Texte pour l'exposition "Konkret-mehr-Raum", Osnabrück, été 2015.
Dominique Jézéquel utilise des
éléments réduits de l'architecture, comme l'entrée vitrée de la
Kunsthalle et une partie du couloir vitré qui conduit à la cour, comme
terrain de jeu artistique. Toujours tirées d'une combinaison de quatre
champs de couleurs, les formes géométriques colorées ont recours au
rectangle, à la ligne ou au carré.
Dès le début de sa carrière artistique Jézéquel s'est consacré à la
couleur. Alors que sa peinture, pratiquée à l'huile, s'approchait du
monochrome, l'artiste va, grâce aux progrès techniques, abandonner la
toile, le pinceau et la palette pour se tourner vers la peinture
digitale. Il trouve là 16 millions de couleurs à sa disposition. Les
surfaces sont disposées sans composition, sans matière, mais en à-plats
précis. Les couleurs créent un rythme, leur symbiose appelle la
vibration, l'équilibre, la tension. Le résultat : la peinture devient
couleurs dynamiques. Les couleurs, que Jézéquel choisit spécialement
pour le lieu, transmettent non seulement la perception, la sensation et
l'impression, mais aussi une nouvelle appréhension du lieu.
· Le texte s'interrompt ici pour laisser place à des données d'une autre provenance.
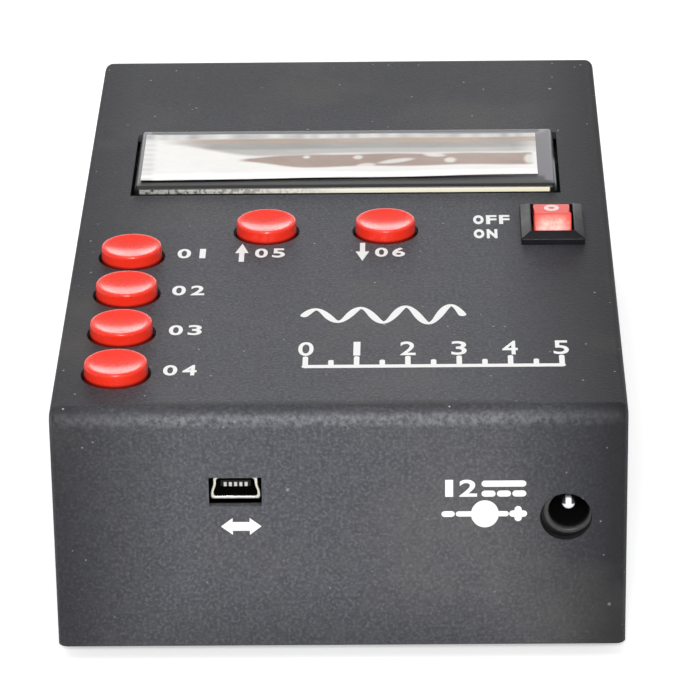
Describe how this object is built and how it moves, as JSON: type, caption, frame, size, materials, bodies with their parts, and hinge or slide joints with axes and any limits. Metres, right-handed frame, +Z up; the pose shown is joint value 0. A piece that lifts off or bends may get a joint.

D'une
manière très personnelle il intègre ses champs de couleurs dans les
surfaces vitrées d'une architecture moderne, lisse, dépouillée et un
peu froide.
La première tâche conduit le spectateur à entrer de l'extérieur vers la
salle d'exposition. L'entrée vitrée de la Kunsthalle n'est pas
seulement le lien entre l'extérieur et l'intérieur, mais aussi le
support de cette oeuvre. Cette porte colorée attire le regard du
passant et du visiteur, elle invite à entrer. Avec elle s'ouvre une
frontière, pour découvrir "Konkret mehr Raum". L'artiste en brise la
hauteur qui est partagée en quatre segments par des barres horizontales
qui vont du cyan au magenta et reprennent l'équilibre des
proportions de la porte. La porte réagit à l'arrangement des champs de
couleurs opposés, comme si elle était passée à un autre format. Elle se
laisse contempler comme une oeuvre à part entière, comme une peinture
digitale ou comme un regard coloré sur l'exposition Konkret mehr Raum.
Le deuxième travail doit s'imposer, contre la structure rigide et
froide des huisseries noires de la cloison de verre. C'est pourquoi
Dominique Jézéquel a choisi des couleurs fortes, translucides, qui
opposent une grande force lumineuse aux montants noirs. Rigueur et
sensation entrent ainsi dans un dialogue à parts égales et se
conditionnent mutuellement. Les champs colorés chargés de sentiment
aiguisent notre perception et nous offrent la possibilité de développer
des associations qui nous emmènent loin au-delà de la réflexion sur la
forme et la couleur.
Dominique Jézéquel est un des artistes, dans l'exposition Konkret mehr
Raum, dont le travail, visuellement et en considérant la géométrie et
la composition, fait directement référence à l'art concret. Son but est
cependant autre : il veut que la composition au-delà de la forme et de
la couleur se charge d'impressions et d'émotions et qu'un sens
sous-jacent parvienne au spectateur. Et même, quelles que soient les
formes géométriques dans lesquelles les couleurs de Dominique Jézéquel
sont enfermées, qu'elles ouvrent un horizon d'associations et
d'émotions qui les poussent loin au-delà des limites formelles et
créent un espace de couleur plus concret.
Depuis les années 1980 Dominique Jézéquel a été aux prises avec
l'abstraction et a joint la technique de la peinture à l'huile à la
simplicité de la forme. Dans les années 1990 il a réduit la peinture à
la couleur et à la composition sans renoncer à la sensibilité. A partir
de 2000 soutenu par la région Bretagne, il poursuit son chemin avec
l'aide des nouveaux media. Recherchant de nouveaux moyens de production
et de présentation de la couleur il conçoit des images à quatre champs
de couleurs qu'il appelle "accords". Imprimés en grands formats ou
projetés sous forme de séries sur les murs, ces accords géométriques
approfondissent le contenu des couleurs.